If you wish to override the OLLAMA_KEEP_ALIVE
setting, use the keep_alive
API parameter with the /api/generate
or /api/chat
API endpoints.
If too many requests are sent to the server, it will respond with a 503 error indicating the server is overloaded. You can adjust how many requests may be queue by setting OLLAMA_MAX_QUEUE
.
Ollama supports two levels of concurrent processing. If your system has sufficient available memory (system memory when using CPU inference, or VRAM for GPU inference) then multiple models can be loaded at the same time. For a given model, if there is sufficient available memory when the model is loaded, it is configured to allow parallel request processing.

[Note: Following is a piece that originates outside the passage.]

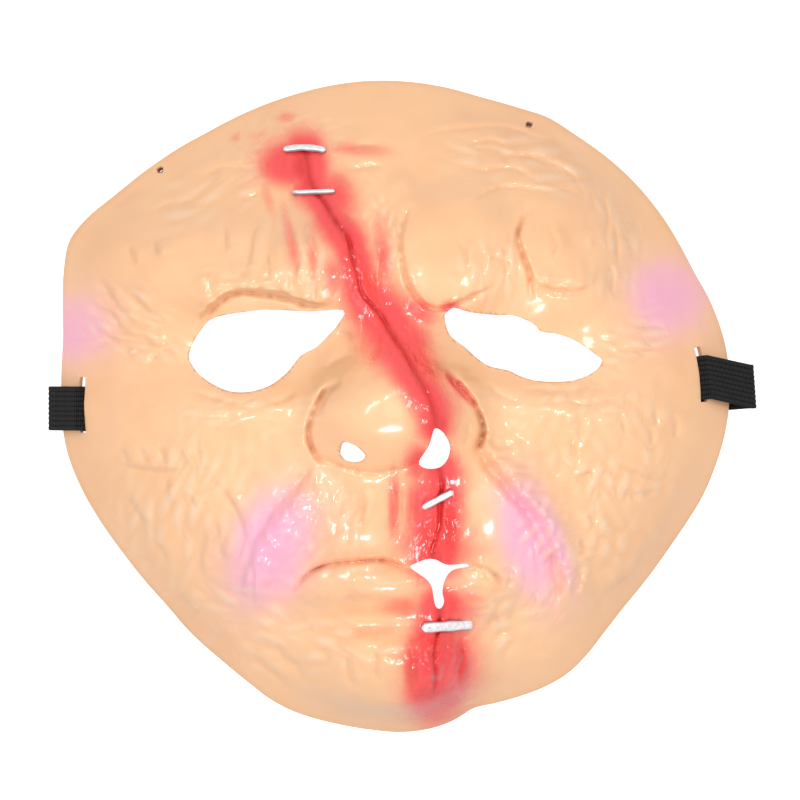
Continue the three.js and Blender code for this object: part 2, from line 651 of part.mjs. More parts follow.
// A staple's middle line: stretched over the wall's high spots like a taut string
function stapleLine(staple, steps) {
  const from = new THREE.Vector3(staple.from[0] * HALF_WIDTH, staple.from[1] * HALF_HEIGHT, 0);
  const to = new THREE.Vector3(staple.to[0] * HALF_WIDTH, staple.to[1] * HALF_HEIGHT, 0);
  const span = to.clone().sub(from);
  const sideways = new THREE.Vector3(-span.y, span.x, 0).multiplyScalar(staple.bow);
  const points = [];
  for (let step = 0; step <= steps; step += 1) {
    const t = step / steps;
    const point = from.clone().addScaledVector(span, t).addScaledVector(sideways, 4 * t * (1 - t));
    points.push(facePoint(point.x, point.y));
  }
  return points.map((point, i) => {
    let height = point.z;
    for (let a = 0; a < i; a += 1) {
      for (let b = i + 1; b <= steps; b += 1) {
        const chord = THREE.MathUtils.lerp(points[a].z, points[b].z, (i - a) / (b - a));
        height = Math.max(height, chord);
      }
    }
    return new THREE.Vector3(point.x, point.y, height);
  });
}

// A staple, or with room > 0 the seat that is cut for it in the wall
function stapleGeometry(staple, room = 0) {
  const steps = 12;
  const line = stapleLine(staple, steps);
  const middle = line[steps / 2];
  const normal = faceNormal(middle.x, middle.y);
  const halfWidth = (staple.width * STAPLE_WIDTH) / 2 + room;
  const halfThick = STAPLE_THICKNESS / 2 + room;
  const corners = 10;
  const sections = line.map((point, i) => {
    const before = line[Math.max(i - 1, 0)];
    const after = line[Math.min(i + 1, steps)];
    const along = after.clone().sub(before).normalize();
    const across = normal.clone().cross(along).normalize();
    const lift = along.clone().cross(across);
    const centre = point.clone().addScaledVector(lift, STAPLE_THICKNESS / 2 - STAPLE_SINK);
    const fromEnd = Math.min(i, steps - i);
    const taper = fromEnd === 0 ? 0.6 : 1;
    if (fromEnd === 0) {
      centre.addScaledVector(along, i === 0 ? -room : room);
    }
    const section = [];
    for (let corner = 0; corner < corners; corner += 1) {
      const angle = (2 * Math.PI * corner) / corners;
      const point3 = centre.clone().addScaledVector(across, Math.cos(angle) * halfWidth * taper);
      section.push(point3.addScaledVector(lift, Math.sin(angle) * halfThick * taper));
    }
    return section;
  });
  return skinOver(sections);
}

const wasm = await Module();
wasm.setup();

function toSolid(geometry) {
  const bare = geometry.clone();
  bare.deleteAttribute('normal');
  bare.deleteAttribute('uv');
  const merged = mergeVertices(bare, 1e-4);
  return new wasm.Manifold(new wasm.Mesh({
    numProp: 3,
    vertProperties: new Float32Array(merged.attributes.position.array),
    triVerts: new Uint32Array(merged.index.array),
  }));
}

function toGeometry(solid) {
  const mesh = solid.getMesh();
  return geometryFrom(Array.from(mesh.vertProperties), Array.from(mesh.triVerts));
}

function shellGeometry() {
  const cutters = [
    ...HOLES.map(({ rim }) => holeCutter(rim)),
    ...PIN_HOLES.map(pinCutter),
    ...SLOTS.map(slotCutter),
    ...STAPLES.map((staple) => stapleGeometry(staple, GAP)),
  ];
  let shell = toSolid(wallGeometry());
  for (const cutter of cutters) {
    shell = shell.subtract(toSolid(cutter));
  }
  return toGeometry(shell);
}

const skin = new THREE.MeshStandardMaterial({ color: 0xfecc9e, roughness: 0.35, metalness: 0 });
const silverPaint = new THREE.MeshStandardMaterial({ color: 0xe6e4e6, roughness: 0.35, metalness: 0.1 });
const elastic = new THREE.MeshStandardMaterial({ color: 0x292829, roughness: 0.9, metalness: 0 });

const group = new THREE.Group();

function addPiece(name, geometry, material) {
  geometry.computeVertexNormals();
  const mesh = new THREE.Mesh(geometry, material);
  mesh.name = name;
  group.add(mesh);
}

addPiece('mask_shell', shellGeometry(), skin);
for (const staple of STAPLES) {
  addPiece(staple.name, stapleGeometry(staple), silverPaint);
}
addPiece('elastic_strap', strapGeometry(), elastic);

export default group;
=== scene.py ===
import math

import bmesh
import bpy
import numpy as np
from mathutils import Matrix, Vector


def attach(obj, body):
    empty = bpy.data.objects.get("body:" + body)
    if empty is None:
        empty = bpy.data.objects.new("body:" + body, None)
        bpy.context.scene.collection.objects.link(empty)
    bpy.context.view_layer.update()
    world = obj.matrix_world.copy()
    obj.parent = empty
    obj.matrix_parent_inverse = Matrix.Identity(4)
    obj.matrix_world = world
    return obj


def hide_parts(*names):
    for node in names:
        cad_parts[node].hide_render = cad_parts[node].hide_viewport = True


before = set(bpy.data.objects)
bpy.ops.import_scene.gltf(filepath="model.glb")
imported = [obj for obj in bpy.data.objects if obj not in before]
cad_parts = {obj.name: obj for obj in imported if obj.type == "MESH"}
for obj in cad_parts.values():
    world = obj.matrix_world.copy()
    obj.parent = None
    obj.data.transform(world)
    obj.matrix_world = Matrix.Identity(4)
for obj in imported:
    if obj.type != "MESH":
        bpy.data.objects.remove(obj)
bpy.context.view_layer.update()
scene = bpy.context.scene


# Camera: straight above the face, as the photograph is, through a long lens.
# The photograph's frame is 262.8 mm wide where the face is 8 mm above its rim.
CAMERA_DISTANCE = 4.0
FRAME_WIDTH = 0.2628
FRAME_LEVEL = 0.008
FRAME_CENTRE = (-0.0008, 0.0021)
SENSOR_WIDTH = 36

camera_data = bpy.data.cameras.new("camera")
camera_data.sensor_width = SENSOR_WIDTH
camera_data.lens = SENSOR_WIDTH * CAMERA_DISTANCE / FRAME_WIDTH
camera_data.clip_end = 5 * CAMERA_DISTANCE
camera = bpy.data.objects.new("camera", camera_data)
camera.location = (*FRAME_CENTRE, FRAME_LEVEL + CAMERA_DISTANCE)
scene.collection.objects.link(camera)
scene.camera = camera


# The shell: one sheet of soft PVC, moulded over a sculpted face and trimmed nearly level at its
# rim. Its form is a bare dome, with mounds for nose, brows, cheeks and chin, with folds and
# the scar pressed into it, and with fine wrinkles over all.
MM = 0.001
FACE_WIDTH = 220 * MM
FACE_HEIGHT = 214 * MM
HALF_WIDTH = FACE_WIDTH / 2
HALF_HEIGHT = FACE_HEIGHT / 2
DOME_DEPTH = 54 * MM
DOME_POWER = 2.75
DOME_POWER_CHANGE = 0.45
RELIEF = 10 * MM
WALL = 1.2 * MM
# The rim bows up between its level feet, and the relief fades out in a band along it
RIM_WAVE = 4 * MM
RIM_WAVE_POWER = 1.5
RIM_FEET = 4
RIM_BAND = 0.1
# The wall's back has broader folds, by this share of half the width
BACK_SPREAD = 0.018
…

If there is insufficient available memory to load a new model request while one or more models are already loaded, all new requests will be queued until the new model can be loaded. As prior models become idle, one or more will be unloaded to make room for the new model. Queued requests will be processed in order. When using GPU inference new models must be able to completely fit in VRAM to allow concurrent model loads.
Parallel request processing for a given model results in increasing the context size by the number of parallel requests. For example, a 2K context with 4 parallel requests will result in an 8K context and additional memory allocation.

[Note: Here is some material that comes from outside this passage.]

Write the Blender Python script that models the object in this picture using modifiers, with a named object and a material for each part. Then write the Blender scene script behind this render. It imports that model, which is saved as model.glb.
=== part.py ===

The following server settings may be used to adjust how Ollama handles concurrent requests on most platforms:
OLLAMA_MAX_LOADED_MODELS
- The maximum number of models that can be loaded concurrently provided they fit in available memory. The default is 3 * the number of GPUs or 3 for CPU inference.OLLAMA_NUM_PARALLEL
- The maximum number of parallel requests each model will process at the same time. The default will auto-select either 4 or 1 based on available memory.OLLAMA_MAX_QUEUE
- The maximum number of requests Ollama will queue when busy before rejecting additional requests. The default is 512
Note: Windows with Radeon GPUs currently default to 1 model maximum due to limitations in ROCm v5.7 for available VRAM reporting. Once ROCm v6.2 is available, Windows Radeon will follow the defaults above. You may enable concurrent model loads on Radeon on Windows, but ensure you don't load more models than will fit into your GPUs VRAM.

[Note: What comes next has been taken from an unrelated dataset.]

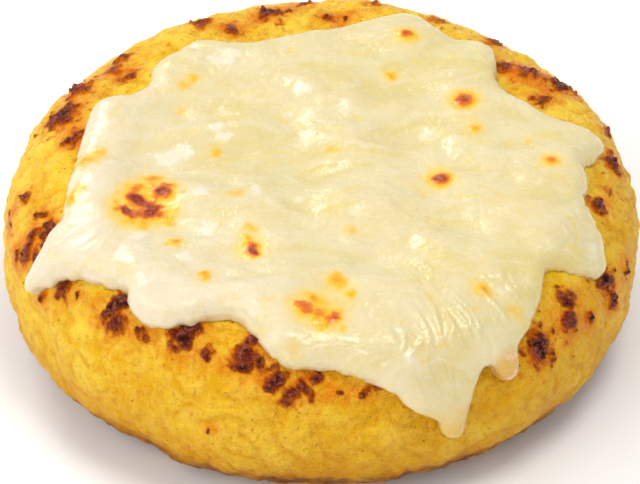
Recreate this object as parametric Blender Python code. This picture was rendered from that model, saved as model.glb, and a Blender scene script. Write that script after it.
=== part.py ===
"""An arepa: a thick hand-patted corn cake under a sheet of melted cheese.

Metres, +Z up. The cake lies flat on its base at z = 0, centred on the Z axis, and the cheese's long
drip runs down the side that faces -Y.

Both pieces are laid out on one skin: the surface that the cake's profile sweeps round the Z axis. A place
on the skin is an angle round the axis and a run, the distance along the profile from the middle of the top.
The plane that has these two as its polar coordinates is called the flat plane. The cheese's outline and
its triangles are laid out there and then wrapped onto the skin.
"""

import math

import bmesh
import bpy
import numpy as np
from mathutils import Vector, geometry, noise

MM = 0.001

# Driving dimensions of the cake.
CAKE_RADIUS = 52.1 * MM
CAKE_HEIGHT = 31 * MM
SHOULDER_WIDTH = 14.2 * MM  # how far in from the side the flat top and the flat base start
SHOULDER_POWER = 2.15  # 2 rounds the side as an ellipse, and more makes it squarer
TOP_DISH = 0.6 * MM  # how far the middle of the top lies below its rim

# Hand-patted unevenness: waves round the rim as (how many, height, turn in degrees), and lumps in the dough.
RIM_WAVES = ((2, 0.15 * MM, -50), (3, 0.15 * MM, -110), (6, 0.25 * MM, 130))
LUMP_SIZE = 10 * MM
LUMP_HEIGHT = 1.0 * MM

# Driving dimensions of the cheese.
SHEET_CENTRE = (0, -8 * MM)
SHEET_RADIUS = 43.3 * MM
CHEESE_THICKNESS = 2.0 * MM
LIP_RISE = 1.8 * MM  # how much thicker the sheet is where it heaped up near its edge
LIP_FROM_EDGE = 4.5 * MM
THICKEST_LIP = math.radians(230)  # the lip is fullest on this side, and there is none opposite
EDGE_ROUND = 2.8 * MM
CONTACT_GAP = 0.3 * MM

# Where the edge runs out into a lobe or, with a minus, back into a bay:
# the angle in degrees, how far, and half of its width in degrees.
LOBES = (
    (6, 5.7 * MM, 6),
    (32, -3.7 * MM, 17),
    (45, 5.3 * MM, 9),
    (67, 5.4 * MM, 10),
    (107, -3.4 * MM, 15),
    (125, 1.6 * MM, 5),
    (150, -4.3 * MM, 8),
    (163, 0.5 * MM, 5),
    (185, -3.2 * MM, 22),
    (208, 9.5 * MM, 4),
    (226, -4.0 * MM, 6),
    (236, -1.0 * MM, 7),
    (251, -9.0 * MM, 11),
    (272, -2.5 * MM, 7),
    (289, 3.5 * MM, 8),
    (308, 2.0 * MM, 5),
    (322, -3.0 * MM, 4),
    (334, 6.0 * MM, 6),
    (346, -1.4 * MM, 2),
    (358, -1.2 * MM, 2),
)

# Drips, which run straight from a root to a round tip. Both ends are (angle in degrees, run, radius).
LONG_DRIP_SHOULDER = ((291.3, 48.0 * MM, 7.4 * MM), (291.7, 50.6 * MM, 7.4 * MM))
LONG_DRIP = ((292.8, 53.0 * MM, 3.2 * MM), (293, 60.0 * MM, 2.9 * MM))
SHORT_DRIP = ((304, 50.0 * MM, 3.0 * MM), (304, 53.3 * MM, 2.7 * MM))
DRIP_BLEND = 2.0 * MM

# Facet sizes.
CAKE_SUBDIVISIONS = 5
OUTLINE_STEP = 2.0 * MM
EDGE_RINGS = (0.4 * MM, 1.2 * MM, 2.6 * MM)  # distances in from the outline
SHEET_STEP = 3.4 * MM


def cake_profile():
    """The points (radius, height) of the profile: along the top, down the side and back under the base."""
    flat = CAKE_RADIUS - SHOULDER_WIDTH
    half = CAKE_HEIGHT / 2
    share = np.linspace(0, 1, 40)
    turn = share * math.pi / 2
    out = flat + SHOULDER_WIDTH * np.sin(turn) ** (2 / SHOULDER_POWER)
    rise = half * np.cos(turn) ** (2 / SHOULDER_POWER)
    top = np.stack([flat * share, CAKE_HEIGHT - TOP_DISH * (1 - share**2) ** 2], axis=1)
    upper = np.stack([out, half + rise], axis=1)
    lower = np.stack([out, half - rise], axis=1)[::-1]
    base = np.stack([flat * share[::-1], np.zeros(len(share))], axis=1)
    return np.concatenate([top, upper[1:], lower[1:], base[1:]])


PROFILE = cake_profile()
RUNS = np.concatenate([[0], np.cumsum(np.linalg.norm(np.diff(PROFILE, axis=0), axis=1))])


def on_profile(run):
    """The profile's radius and height at a run."""
    return Vector((np.interp(run, RUNS, PROFILE[:, 0]), np.interp(run, RUNS, PROFILE[:, 1])))


def unevenness(angle, place):
    """How far the hand-patted skin stands out from the profile at a place. It fades out towards the base."""
    waves = sum(size * math.cos(count * angle - math.radians(turn)) for count, size, turn in RIM_WAVES)
    towards_rim = (place.to_2d().length / CAKE_RADIUS) ** 4
    lumps = LUMP_HEIGHT * noise.noise(place / LUMP_SIZE)
    clear_of_base = min(1.0, place.z / (0.3 * CAKE_HEIGHT))
    return (waves * towards_rim + lumps) * clear_of_base


def on_skin(angle, run, lift=0.0):
    """The point of the skin at an angle and a run, moved out along the profile's normal by lift."""
    radius, height = on_profile(run)
    along = on_profile(run + 1.5 * MM) - on_profile(max(run - 1.5 * MM, 0))
    place = Vector((radius * math.cos(angle), radius * math.sin(angle), height))
    normal = Vector((-along.y * math.cos(angle), -along.y * math.sin(angle), along.x)).normalized()
    return place + normal * (lift + unevenness(angle, place))


def in_flat_plane(angle, run):
    """The point of the flat plane at an angle in degrees and a run."""
    return Vector((run * math.cos(math.radians(angle)), run * math.sin(math.radians(angle))))


def sheet_reach(angle):
    """The run of the sheet's edge, without its drips, at an angle in degrees."""
    ray = in_flat_plane(angle, 1)
    centre = Vector(SHEET_CENTRE)
    along = ray.dot(centre)
    reach = along + math.sqrt(SHEET_RADIUS**2 - centre.length_squared + along**2)
    for middle, size, width in LOBES:
        off = (angle - middle + 180) % 360 - 180
        reach += size * math.exp(-((off / width) ** 2))
    return reach


def drip_distance(point, drip):
    """How far a point of the flat plane is outside a drip."""
    (root_angle, root_run, root_radius), (tip_angle, tip_run, tip_radius) = drip
    root = in_flat_plane(root_angle, root_run)
    along = in_flat_plane(tip_angle, tip_run) - root
    share = max(0.0, min(1.0, (point - root).dot(along) / along.length_squared))
    return (point - root - along * share).length - root_radius - (tip_radius - root_radius) * share


def smooth_min(a, b, blend):
    """The smaller of two distances, with a fillet of about that size where they meet."""
    near = max(blend - abs(a - b), 0.0) / blend
    return min(a, b) - near * near * blend / 4


def outside_cheese(point):
    """A measure that is 0 on the cheese's outline in the flat plane, above 0 outside it and below 0 inside."""
    measure = point.length - sheet_reach(math.degrees(math.atan2(point.y, point.x)))
    for drip in (LONG_DRIP_SHOULDER, LONG_DRIP, SHORT_DRIP):
        measure = smooth_min(measure, drip_distance(point, drip), DRIP_BLEND)
    return measure


def steepest(point):
    """The direction in which outside_cheese grows fastest, as long as its rate of growth."""
    step = 0.05 * MM
    growth = [outside_cheese(point + d) - outside_cheese(point - d) for d in (Vector((step, 0)), Vector((0, step)))]
    return Vector(growth) / (2 * step)


def onto_outline(point):
    """Moves a point of the flat plane straight onto the cheese's outline."""
    for _ in range(8):
        slope = steepest(point)
        point = point - slope * outside_cheese(point) / slope.length_squared
    return point


def trace_outline():
    """Walks once round the cheese and returns evenly spaced points of its outline in the flat plane."""
    points = [onto_outline(in_flat_plane(90, SHEET_RADIUS))]
    while len(points) < 4 or (points[-1] - points[0]).length > 0.8 * OUTLINE_STEP:
        slope = steepest(points[-1]).normalized()
        points.append(onto_outline(points[-1] + Vector((-slope.y, slope.x)) * OUTLINE_STEP))
    return points


def depth_in_cheese(point, outline):
    """How far a point of the flat plane is in from the nearest place on the outline."""
    start = np.array(outline)
    side = np.roll(start, -1, axis=0) - start
    to_point = np.array(point) - start
    share = np.clip((to_point * side).sum(axis=1) / (side**2).sum(axis=1), 0, 1)
    return float(np.linalg.norm(to_point - side * share[:, None], axis=1).min())


def edge_ring(outline, inset):
    """The points inset from the outline, without those that come too near another stretch of it."""
    ring = []
    for before, here, after in zip(outline[-1:] + outline, outline, outline[1:] + outline[:1]):
        along = (after - before).normalized()
        point = here + Vector((-along.y, along.x)) * inset
        if outside_cheese(point) < 0 and depth_in_cheese(point, outline) > 0.9 * inset:
            ring.append(point)
    return ring


def inner_grid(outline):
    """Points on a triangular grid that covers the sheet inside its rings."""
    row_height = SHEET_STEP * math.sqrt(3) / 2
    rows = math.ceil(1.5 * SHEET_RADIUS / row_height)
    clear = EDGE_RINGS[-1] + 0.6 * SHEET_STEP
    points = []
    for row in range(-rows, rows + 1):
        for column in range(-rows, rows + 1):
            point = Vector(((column + row % 2 / 2) * SHEET_STEP, row * row_height))
            if outside_cheese(point) < 0 and depth_in_cheese(point, outline) > clear:
                points.append(point)
    return points


def cheese_thickness(point, depth):
    """The cheese's thickness at a point of the flat plane that is depth in from the outline.

    The edge is round where the lip is full and tapers more gently where there is none.
    """
    fullness = (0.5 + 0.5 * math.cos(math.atan2(point.y, point.x) - THICKEST_LIP)) ** 3
    edge = (1 - (1 - min(depth / EDGE_ROUND, 1.0)) ** 2) ** (0.9 - 0.4 * fullness)
    heaped = LIP_RISE * fullness * math.exp(-(((depth - LIP_FROM_EDGE) / LIP_FROM_EDGE) ** 2))
    rolling = 0.7 * MM * noise.noise(Vector((point.x, point.y, 0)) / (12 * MM))
    return edge * (CHEESE_THICKNESS + heaped + rolling)


def finish(shape, name, colour, roughness):
    """Makes the named object from a bmesh, with its material."""
    mesh = bpy.data.meshes.new(name)
    shape.to_mesh(mesh)
    shape.free()
    mesh.shade_smooth()
    material = bpy.data.materials.new(name)
    material.use_nodes = True
    shader = material.node_tree.nodes["Principled BSDF"]
    shader.inputs["Base Color"].default_value = (*colour, 1)
    shader.inputs["Roughness"].default_value = roughness
    shader.inputs["Metallic"].default_value = 0
    mesh.materials.append(material)
    made = bpy.data.objects.new(name, mesh)
    bpy.context.collection.objects.link(made)
    return made


def corn_cake():
    """The cake: a ball of even triangles whose latitudes are spread evenly along the profile."""
    shape = bmesh.new()
    bmesh.ops.create_icosphere(shape, subdivisions=CAKE_SUBDIVISIONS, radius=1)
    for vertex in shape.verts:
        polar = math.acos(max(-1.0, min(1.0, vertex.co.z)))
        angle = math.atan2(vertex.co.y, vertex.co.x)
        vertex.co = on_skin(angle, polar / math.pi * RUNS[-1])
    return finish(shape, "corn_cake", (0.86, 0.58, 0.13), 0.45)


def melted_cheese():
    """The cheese: triangles that fill its outline are wrapped onto the skin twice, as its top and underside."""
    outline = trace_outline()
    rings = [point for inset in EDGE_RINGS for point in edge_ring(outline, inset)]
    around = len(outline)
    sides = [(i, (i + 1) % around) for i in range(around)]
    filled = geometry.delaunay_2d_cdt(outline + rings + inner_grid(outline), sides, [], 1, 1e-9)
    shape = bmesh.new()
    upper, lower = [], []
    for point, origins in zip(filled[0], filled[3]):
        angle, run = math.atan2(point.y, point.x), point.length
        under = shape.verts.new(on_skin(angle, run, CONTACT_GAP))
        over = under
        if min(origins) >= around:
            thickness = cheese_thickness(point, depth_in_cheese(point, outline))
            over = shape.verts.new(on_skin(angle, run, CONTACT_GAP + thickness))
        lower.append(under)
        upper.append(over)
    for triangle in filled[2]:
        shape.faces.new([upper[i] for i in triangle])
        shape.faces.new([lower[i] for i in reversed(triangle)])
    return finish(shape, "melted_cheese", (0.93, 0.87, 0.66), 0.35)


def centre_on_axis(pieces):
    """Shifts the pieces sideways so that the middle of their common box is on the Z axis."""
    corners = [vertex.co for piece in pieces for vertex in piece.data.vertices]
    middle = [(min(c[axis] for c in corners) + max(c[axis] for c in corners)) / 2 for axis in (0, 1)]
    for piece in pieces:
        for vertex in piece.data.vertices:
            vertex.co -= Vector((*middle, 0))


def main():
    for old in list(bpy.data.objects):
        bpy.data.objects.remove(old)
    centre_on_axis([corn_cake(), melted_cheese()])


main()
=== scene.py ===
"""The looks of the arepa: a browned corn cake under glossy melted cheese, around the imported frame."""

import math

import bpy
import numpy as np
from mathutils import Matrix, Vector, noise
from mathutils.bvhtree import BVHTree


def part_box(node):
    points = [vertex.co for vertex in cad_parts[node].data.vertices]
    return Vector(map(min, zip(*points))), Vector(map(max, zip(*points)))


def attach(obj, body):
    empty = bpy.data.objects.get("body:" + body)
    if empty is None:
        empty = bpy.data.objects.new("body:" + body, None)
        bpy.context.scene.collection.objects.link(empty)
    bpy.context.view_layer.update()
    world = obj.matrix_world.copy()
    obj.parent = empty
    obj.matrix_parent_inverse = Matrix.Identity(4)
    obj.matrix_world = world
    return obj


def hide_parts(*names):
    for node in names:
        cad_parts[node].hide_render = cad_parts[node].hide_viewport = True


MM = 0.001

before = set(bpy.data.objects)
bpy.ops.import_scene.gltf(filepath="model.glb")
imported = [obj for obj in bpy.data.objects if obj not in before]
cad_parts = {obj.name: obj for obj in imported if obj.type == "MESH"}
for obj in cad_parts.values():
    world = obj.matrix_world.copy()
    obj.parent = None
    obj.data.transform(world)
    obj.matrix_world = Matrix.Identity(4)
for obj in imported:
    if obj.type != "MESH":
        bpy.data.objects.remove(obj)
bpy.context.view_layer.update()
cake_low, cake_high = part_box("corn_cake")

# The cake's section, as part.py draws it.
CAKE_RADIUS = (cake_high.x - cake_low.x + cake_high.y - cake_low.y) / 4
CAKE_HEIGHT = 31 * MM
SHOULDER_WIDTH = 14.2 * MM
SHOULDER_POWER = 2.15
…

Installing multiple GPUs of the same brand can be a great way to increase your available VRAM to load larger models. When you load a new model, Ollama evaluates the required VRAM for the model against what is currently available. If the model will entirely fit on any single GPU, Ollama will load the model on that GPU. This typically provides the best performance as it reduces the amount of data transfering across the PCI bus during inference. If the model does not fit entirely on one GPU, then it will be spread across all the available GPUs.